Search engines always look for fresh and unique content, so updating pages with new texts, videos, images, etc., helps in frequent crawling.
The more external links from credible and authentic sites give positive signals for your site's quality content. Earning backlinks with white hat practices in an ethical manner will improve both crawling and ranking.
Incorporating a good and trusted site’s links to other websites in your content will increase the content's relevancy. Include links according to the need in a contextual manner.
Submitting a proper sitemap helps search engines in crawling.
It would help if you had a good design strategy for your site from the beginning. The smooth and hassle-free navigation will help crawlers.
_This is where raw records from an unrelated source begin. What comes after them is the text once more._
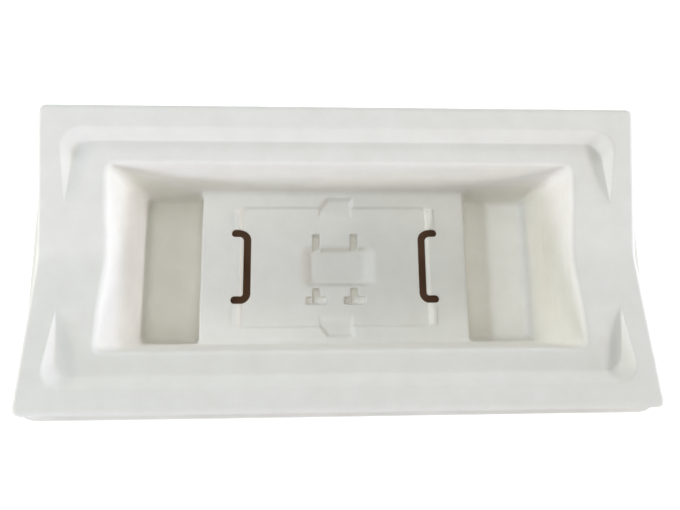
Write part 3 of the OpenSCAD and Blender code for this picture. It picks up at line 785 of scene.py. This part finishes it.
soft_lamp("right_grazing_strip", 0, 4, 1.6, (0.9, 0.08), 12.12, "#CFE0FF")
soft_lamp("right_low_box", 0, 12, 1.4, (0.5, 0.15), 9.12, "#FBF6FF")
soft_lamp("back_box", 90, 22, 1.4, (0.9, 0.15), 5.43, "#F3FAFF")
soft_lamp("left_window", 180, 40, 1.3, (0.5, 0.16), 5.63, "#E2EEFF")
soft_lamp("left_low_box", 180, 10, 1.4, (0.5, 0.15), 4.27, "#FFF6D0")
soft_lamp("front_left_box", 225, 10, 1.4, (0.5, 0.15), 7.95, "#E8E8FF")
soft_lamp("front_right_box", 315, 12, 1.4, (0.5, 0.15), 4.07, "#FFFFF5")
soft_lamp("overhead_box", 0, 88, 1.0, (1.2, 0.9), 4.46, "#FDFEF9")

# White for the camera, and very faint as a light
SKY, SKY_LIGHT, SKY_SEEN = "#FBFCFF", 0.02, 1.0
world = bpy.data.worlds.new("soft_studio")
bpy.context.scene.world = world
world.use_nodes = True
world.node_tree.nodes.clear()
rays = add_node(world.node_tree, "ShaderNodeLightPath")
seen = add_node(world.node_tree, "ShaderNodeMath", {"operation": "MAXIMUM"}, {},
                {0: rays.outputs["Is Camera Ray"], 1: rays.outputs["Is Glossy Ray"]})
strength = add_node(world.node_tree, "ShaderNodeMapRange", {},
                    {"To Min": SKY_LIGHT, "To Max": SKY_SEEN}, {"Value": seen.outputs["Value"]})
sky = add_node(world.node_tree, "ShaderNodeBackground", {}, {"Color": linear(SKY)},
               {"Strength": strength.outputs["Result"]})
add_node(world.node_tree, "ShaderNodeOutputWorld", {}, {},
         {"Surface": sky.outputs["Background"]})

# Camera where the photograph was taken: above the tray, a little to the left and in front
PHOTO_WIDTH_PX, FOCAL_PX, SENSOR_MM = 680, 590, 36.0
CAMERA_AT = (-0.02148, -0.07495, 0.4455)
ROLL, YAW, PITCH = 0.0021, 0.0486, -0.1937
lens = bpy.data.cameras.new("camera")
lens.sensor_width = SENSOR_MM
lens.lens = FOCAL_PX / PHOTO_WIDTH_PX * SENSOR_MM
lens.clip_start = 0.01
camera = bpy.data.objects.new("camera", lens)
turn = Matrix.Rotation(ROLL, 4, "Z") @ Matrix.Rotation(YAW, 4, "Y") @ Matrix.Rotation(PITCH, 4, "X")
camera.matrix_world = Matrix.Translation(CAMERA_AT) @ turn.transposed()
bpy.context.scene.collection.objects.link(camera)
bpy.context.scene.camera = camera
bpy.context.scene.view_settings.view_transform = "Standard"
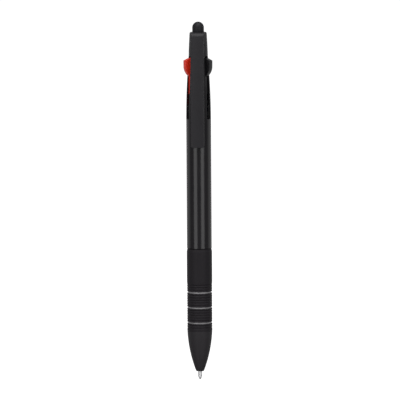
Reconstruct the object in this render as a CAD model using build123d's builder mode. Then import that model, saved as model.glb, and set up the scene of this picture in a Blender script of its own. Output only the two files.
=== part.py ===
from build123d import *
from math import asin, cos, degrees, radians, sin, sqrt, tan
import os

# Three-colour slide pen with a stylus dome. Millimetres. Z runs up the pen from the ball of
# the extended refill, and the pocket clip faces -Y. The red slider stands at the left of the
# clip, the black one at its right and the blue one behind. Red and black are up, blue is down.

# ---- stack along the pen, from the ball upwards ----
tip_reach = 3.5  # the extended ball stands this far out of the nose
nose_length = 16.9  # bare nose cone
sleeve_length = 34.0  # rubber grip sleeve
joint_gap = 0.1  # sleeve to upper barrel
barrel_length = 79.4  # upper barrel, joint to cap
cap_length = 9.85
dome_height = 4.25  # stylus dome above the cap
travel = 10.0  # slider, from up to latched down

# ---- upper barrel ----
barrel_wall = 0.72  # round the lower barrel's spigot
barrel_top_r = 3.95
shoulder_length = 26.9  # the barrel draws in over this length to meet the cap
mouth_wall = 0.7  # at the cap
seat_step = 0.3  # step that the spring seat rests on
foot_chamfer = 0.25
slot_gap = 0.15  # slot to slider, each side
slot_end_gap = 0.25
slot_corner_round = 0.5

# ---- lower barrel ----
spigot_length = 7.5
spigot_gap = 0.05
core_wall = 0.7  # under the sleeve, and on through the spigot
core_gap = 0.175  # core round the refills
nose_stand = 0.02  # nose past the barrel's surface
nose_end_wall = 0.61
nose_bulge = 0.7
nose_end_round = 0.25
exit_gap = 0.15  # nose hole round the metal tip
exit_length = 1.1
nose_wall_gap = 0.12  # nose cavity round a retracted refill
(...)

The websites with good architecture can incorporate unlimited pages and avoid major usability issues when they become bulky at a later stage.
Avoid duplicate content because the crawlers look for unique and value-rich content.
The crawlers or spiders are nothing but code written to scan and parse the documents. They can’t parse dynamic content like java scripts, flash files, images, video, audio, etc. Minimize the dynamic content and use some text or tags which can make understand spiders about the content.
Avoid any black hat link-building tactics. These can invite penalties from search engines.
Check disallow and no-index tags to avoid any technical crawling errors.
Optimize your anchor texts. They should be unique and contextual. The keyword-heavy anchor texts can give signals of spammy behavior. Avoid similar anchor texts.
The frequent shutdowns of web servers decrease the credibility of the site in the eyes of crawlers.
The crawlers can reduce the crawling rate for the sites with lousy loading time and slow speed.
The low speed can take more time for a spider to fetch information from the web servers to decrease the crawl budget.
Proper crawling and indexing is an essential part of technical SEO. If Google has a problem crawling and indexing your blog post, it will never make it into search results. Wasting of craw budget for your blog will result in less frequent crawling hence low search rank for blog posts.